Stated exercise: Pull every line containing "names" from the entries.

(3D code data)
## start
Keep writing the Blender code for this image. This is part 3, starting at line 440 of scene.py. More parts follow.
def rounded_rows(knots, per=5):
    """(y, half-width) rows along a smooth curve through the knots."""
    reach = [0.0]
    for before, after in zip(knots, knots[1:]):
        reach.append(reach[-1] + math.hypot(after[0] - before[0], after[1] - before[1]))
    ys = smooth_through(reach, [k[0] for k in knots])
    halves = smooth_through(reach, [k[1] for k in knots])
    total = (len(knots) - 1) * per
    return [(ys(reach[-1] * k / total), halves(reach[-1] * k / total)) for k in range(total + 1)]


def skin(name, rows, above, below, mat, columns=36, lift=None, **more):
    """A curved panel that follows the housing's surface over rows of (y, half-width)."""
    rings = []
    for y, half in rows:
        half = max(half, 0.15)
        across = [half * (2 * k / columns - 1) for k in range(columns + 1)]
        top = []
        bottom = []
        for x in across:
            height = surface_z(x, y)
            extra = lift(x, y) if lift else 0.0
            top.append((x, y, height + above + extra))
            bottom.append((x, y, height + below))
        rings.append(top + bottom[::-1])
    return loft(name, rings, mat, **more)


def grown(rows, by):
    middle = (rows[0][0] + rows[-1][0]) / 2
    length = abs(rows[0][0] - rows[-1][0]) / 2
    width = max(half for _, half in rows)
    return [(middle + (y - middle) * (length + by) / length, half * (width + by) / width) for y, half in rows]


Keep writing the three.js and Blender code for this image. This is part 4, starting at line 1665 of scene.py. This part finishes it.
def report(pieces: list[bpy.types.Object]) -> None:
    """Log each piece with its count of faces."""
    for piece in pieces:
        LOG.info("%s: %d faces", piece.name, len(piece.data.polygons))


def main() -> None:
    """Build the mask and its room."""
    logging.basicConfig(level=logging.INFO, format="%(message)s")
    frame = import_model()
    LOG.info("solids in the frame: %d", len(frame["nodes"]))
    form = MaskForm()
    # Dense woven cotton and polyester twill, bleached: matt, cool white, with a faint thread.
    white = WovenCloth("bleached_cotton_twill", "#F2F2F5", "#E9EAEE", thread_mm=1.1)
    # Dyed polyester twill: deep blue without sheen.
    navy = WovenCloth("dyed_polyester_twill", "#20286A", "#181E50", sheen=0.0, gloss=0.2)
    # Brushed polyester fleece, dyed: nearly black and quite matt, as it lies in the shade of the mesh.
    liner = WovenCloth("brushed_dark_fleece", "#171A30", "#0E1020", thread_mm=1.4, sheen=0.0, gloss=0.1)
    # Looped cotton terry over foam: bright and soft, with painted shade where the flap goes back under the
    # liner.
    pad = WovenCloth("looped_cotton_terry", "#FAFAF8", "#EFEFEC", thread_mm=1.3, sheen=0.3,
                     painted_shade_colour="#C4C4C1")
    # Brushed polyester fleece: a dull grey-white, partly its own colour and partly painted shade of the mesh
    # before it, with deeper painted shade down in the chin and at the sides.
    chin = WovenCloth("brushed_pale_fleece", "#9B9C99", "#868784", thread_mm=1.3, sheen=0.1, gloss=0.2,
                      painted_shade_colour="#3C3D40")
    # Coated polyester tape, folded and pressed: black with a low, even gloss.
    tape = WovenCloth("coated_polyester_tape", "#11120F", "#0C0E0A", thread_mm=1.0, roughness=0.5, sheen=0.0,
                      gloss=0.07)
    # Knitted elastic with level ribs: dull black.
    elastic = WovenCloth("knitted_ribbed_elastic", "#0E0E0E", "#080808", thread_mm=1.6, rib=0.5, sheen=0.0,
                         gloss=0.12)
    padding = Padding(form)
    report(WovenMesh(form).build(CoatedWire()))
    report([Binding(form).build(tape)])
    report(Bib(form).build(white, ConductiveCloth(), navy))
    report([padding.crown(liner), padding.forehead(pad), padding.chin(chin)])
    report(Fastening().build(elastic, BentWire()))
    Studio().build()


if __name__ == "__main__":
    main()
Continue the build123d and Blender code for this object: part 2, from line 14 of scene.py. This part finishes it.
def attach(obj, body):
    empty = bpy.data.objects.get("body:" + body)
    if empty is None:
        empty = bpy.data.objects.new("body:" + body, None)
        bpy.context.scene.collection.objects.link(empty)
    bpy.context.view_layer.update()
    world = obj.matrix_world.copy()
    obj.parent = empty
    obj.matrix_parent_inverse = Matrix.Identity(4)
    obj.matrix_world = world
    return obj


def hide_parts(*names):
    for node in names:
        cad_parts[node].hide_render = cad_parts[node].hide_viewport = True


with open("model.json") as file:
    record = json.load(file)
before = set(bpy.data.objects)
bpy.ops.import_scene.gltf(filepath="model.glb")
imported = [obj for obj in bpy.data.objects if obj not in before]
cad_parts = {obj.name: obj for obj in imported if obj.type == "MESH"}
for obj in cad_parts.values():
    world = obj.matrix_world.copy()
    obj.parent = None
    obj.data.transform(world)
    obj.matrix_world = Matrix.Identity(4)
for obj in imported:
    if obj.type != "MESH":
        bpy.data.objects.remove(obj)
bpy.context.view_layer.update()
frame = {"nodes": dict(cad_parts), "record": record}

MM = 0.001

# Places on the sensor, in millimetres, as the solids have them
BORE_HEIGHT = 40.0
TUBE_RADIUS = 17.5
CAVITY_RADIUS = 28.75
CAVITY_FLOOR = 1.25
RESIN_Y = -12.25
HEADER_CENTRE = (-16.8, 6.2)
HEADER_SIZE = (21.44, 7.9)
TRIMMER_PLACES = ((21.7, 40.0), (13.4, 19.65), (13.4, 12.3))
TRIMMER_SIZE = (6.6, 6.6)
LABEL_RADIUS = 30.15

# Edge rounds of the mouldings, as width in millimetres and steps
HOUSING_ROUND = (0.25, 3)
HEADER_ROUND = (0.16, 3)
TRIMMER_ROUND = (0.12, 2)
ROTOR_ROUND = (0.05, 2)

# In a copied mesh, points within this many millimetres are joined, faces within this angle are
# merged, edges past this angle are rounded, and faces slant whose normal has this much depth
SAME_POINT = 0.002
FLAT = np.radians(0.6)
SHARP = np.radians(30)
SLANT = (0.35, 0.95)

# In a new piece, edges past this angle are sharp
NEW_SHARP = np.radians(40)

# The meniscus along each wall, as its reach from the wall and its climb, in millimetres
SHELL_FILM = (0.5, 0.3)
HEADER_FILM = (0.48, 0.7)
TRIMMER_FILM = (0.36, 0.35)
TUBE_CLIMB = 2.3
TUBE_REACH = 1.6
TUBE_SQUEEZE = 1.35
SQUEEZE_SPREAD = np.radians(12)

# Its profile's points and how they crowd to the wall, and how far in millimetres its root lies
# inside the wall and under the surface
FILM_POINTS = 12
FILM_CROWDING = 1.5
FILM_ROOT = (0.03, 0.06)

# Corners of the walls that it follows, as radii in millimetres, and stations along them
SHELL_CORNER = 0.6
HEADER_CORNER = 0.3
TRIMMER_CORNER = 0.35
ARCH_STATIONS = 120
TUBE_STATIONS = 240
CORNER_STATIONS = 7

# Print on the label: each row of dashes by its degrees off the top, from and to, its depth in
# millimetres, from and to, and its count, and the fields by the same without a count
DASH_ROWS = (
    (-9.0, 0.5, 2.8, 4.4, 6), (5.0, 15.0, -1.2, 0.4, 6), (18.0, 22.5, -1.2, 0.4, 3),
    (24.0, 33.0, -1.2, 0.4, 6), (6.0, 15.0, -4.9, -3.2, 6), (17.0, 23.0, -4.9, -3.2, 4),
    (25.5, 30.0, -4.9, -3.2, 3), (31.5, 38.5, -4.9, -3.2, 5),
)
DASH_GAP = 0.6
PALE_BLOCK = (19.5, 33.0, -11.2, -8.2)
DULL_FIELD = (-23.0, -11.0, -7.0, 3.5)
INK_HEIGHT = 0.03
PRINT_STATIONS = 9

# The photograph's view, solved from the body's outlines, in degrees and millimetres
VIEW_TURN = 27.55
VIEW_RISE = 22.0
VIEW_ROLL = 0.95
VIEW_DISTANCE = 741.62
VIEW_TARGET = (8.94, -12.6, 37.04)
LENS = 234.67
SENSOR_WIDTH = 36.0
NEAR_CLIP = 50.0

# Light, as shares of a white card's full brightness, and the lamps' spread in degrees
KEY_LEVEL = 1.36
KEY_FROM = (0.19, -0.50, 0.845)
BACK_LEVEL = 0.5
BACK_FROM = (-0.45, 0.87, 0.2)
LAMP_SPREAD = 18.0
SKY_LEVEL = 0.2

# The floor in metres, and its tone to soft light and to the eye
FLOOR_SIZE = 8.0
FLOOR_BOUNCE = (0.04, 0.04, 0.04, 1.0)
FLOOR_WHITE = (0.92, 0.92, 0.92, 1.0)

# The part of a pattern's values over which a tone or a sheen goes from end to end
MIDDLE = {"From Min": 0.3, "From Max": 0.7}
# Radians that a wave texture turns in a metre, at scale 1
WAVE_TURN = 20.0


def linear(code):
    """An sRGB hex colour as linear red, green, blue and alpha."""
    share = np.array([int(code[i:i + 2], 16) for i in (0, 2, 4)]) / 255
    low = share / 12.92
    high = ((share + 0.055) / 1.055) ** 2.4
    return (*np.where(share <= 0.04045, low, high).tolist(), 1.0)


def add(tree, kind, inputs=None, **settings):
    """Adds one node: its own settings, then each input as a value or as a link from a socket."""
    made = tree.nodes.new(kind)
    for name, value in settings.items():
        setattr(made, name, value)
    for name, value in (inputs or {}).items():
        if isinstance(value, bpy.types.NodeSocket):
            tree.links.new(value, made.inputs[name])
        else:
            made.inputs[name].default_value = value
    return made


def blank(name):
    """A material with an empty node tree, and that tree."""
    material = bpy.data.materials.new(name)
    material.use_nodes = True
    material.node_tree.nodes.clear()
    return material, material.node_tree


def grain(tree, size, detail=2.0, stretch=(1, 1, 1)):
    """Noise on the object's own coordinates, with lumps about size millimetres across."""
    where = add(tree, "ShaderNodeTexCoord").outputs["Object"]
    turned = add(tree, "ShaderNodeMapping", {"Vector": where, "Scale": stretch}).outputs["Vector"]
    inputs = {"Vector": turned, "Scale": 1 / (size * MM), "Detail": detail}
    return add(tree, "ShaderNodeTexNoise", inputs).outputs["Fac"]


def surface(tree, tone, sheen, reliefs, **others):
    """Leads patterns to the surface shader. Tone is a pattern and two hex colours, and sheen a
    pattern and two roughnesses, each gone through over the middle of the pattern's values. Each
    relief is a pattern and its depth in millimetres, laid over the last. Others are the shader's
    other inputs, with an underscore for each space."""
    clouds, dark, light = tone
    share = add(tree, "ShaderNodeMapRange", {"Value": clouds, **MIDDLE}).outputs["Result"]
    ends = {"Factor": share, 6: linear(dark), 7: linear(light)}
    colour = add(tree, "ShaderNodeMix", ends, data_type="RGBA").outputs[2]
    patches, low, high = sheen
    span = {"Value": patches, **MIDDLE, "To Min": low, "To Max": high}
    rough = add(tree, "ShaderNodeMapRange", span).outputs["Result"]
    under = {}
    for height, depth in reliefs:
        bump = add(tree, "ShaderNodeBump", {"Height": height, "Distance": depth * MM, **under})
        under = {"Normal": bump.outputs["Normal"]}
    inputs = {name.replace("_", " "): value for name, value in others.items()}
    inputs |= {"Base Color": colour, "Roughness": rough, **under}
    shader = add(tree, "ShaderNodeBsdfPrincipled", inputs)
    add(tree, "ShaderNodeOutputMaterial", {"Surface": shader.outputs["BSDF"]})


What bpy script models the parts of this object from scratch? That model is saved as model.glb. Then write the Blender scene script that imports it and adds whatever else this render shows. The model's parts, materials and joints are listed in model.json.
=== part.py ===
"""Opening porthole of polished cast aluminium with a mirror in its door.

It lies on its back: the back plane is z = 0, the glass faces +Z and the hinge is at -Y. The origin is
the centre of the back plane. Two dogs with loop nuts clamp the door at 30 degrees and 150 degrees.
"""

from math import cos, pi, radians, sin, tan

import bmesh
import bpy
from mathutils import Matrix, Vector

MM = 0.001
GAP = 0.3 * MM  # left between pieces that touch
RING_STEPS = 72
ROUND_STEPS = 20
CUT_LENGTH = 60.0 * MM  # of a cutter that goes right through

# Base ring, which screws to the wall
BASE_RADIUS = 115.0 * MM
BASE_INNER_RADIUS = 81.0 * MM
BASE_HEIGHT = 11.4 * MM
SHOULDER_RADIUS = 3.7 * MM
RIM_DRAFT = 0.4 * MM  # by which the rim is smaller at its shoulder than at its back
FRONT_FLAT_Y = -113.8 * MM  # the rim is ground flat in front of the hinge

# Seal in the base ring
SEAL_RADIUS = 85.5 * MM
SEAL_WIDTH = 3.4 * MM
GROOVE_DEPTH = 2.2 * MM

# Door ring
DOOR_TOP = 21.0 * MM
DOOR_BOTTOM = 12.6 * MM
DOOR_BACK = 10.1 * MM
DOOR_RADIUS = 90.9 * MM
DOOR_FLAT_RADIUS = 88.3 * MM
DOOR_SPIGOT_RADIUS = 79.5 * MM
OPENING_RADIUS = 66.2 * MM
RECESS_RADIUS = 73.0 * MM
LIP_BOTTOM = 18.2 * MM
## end
Answer to this exercise:
def hide_parts(*names):
    for node in names:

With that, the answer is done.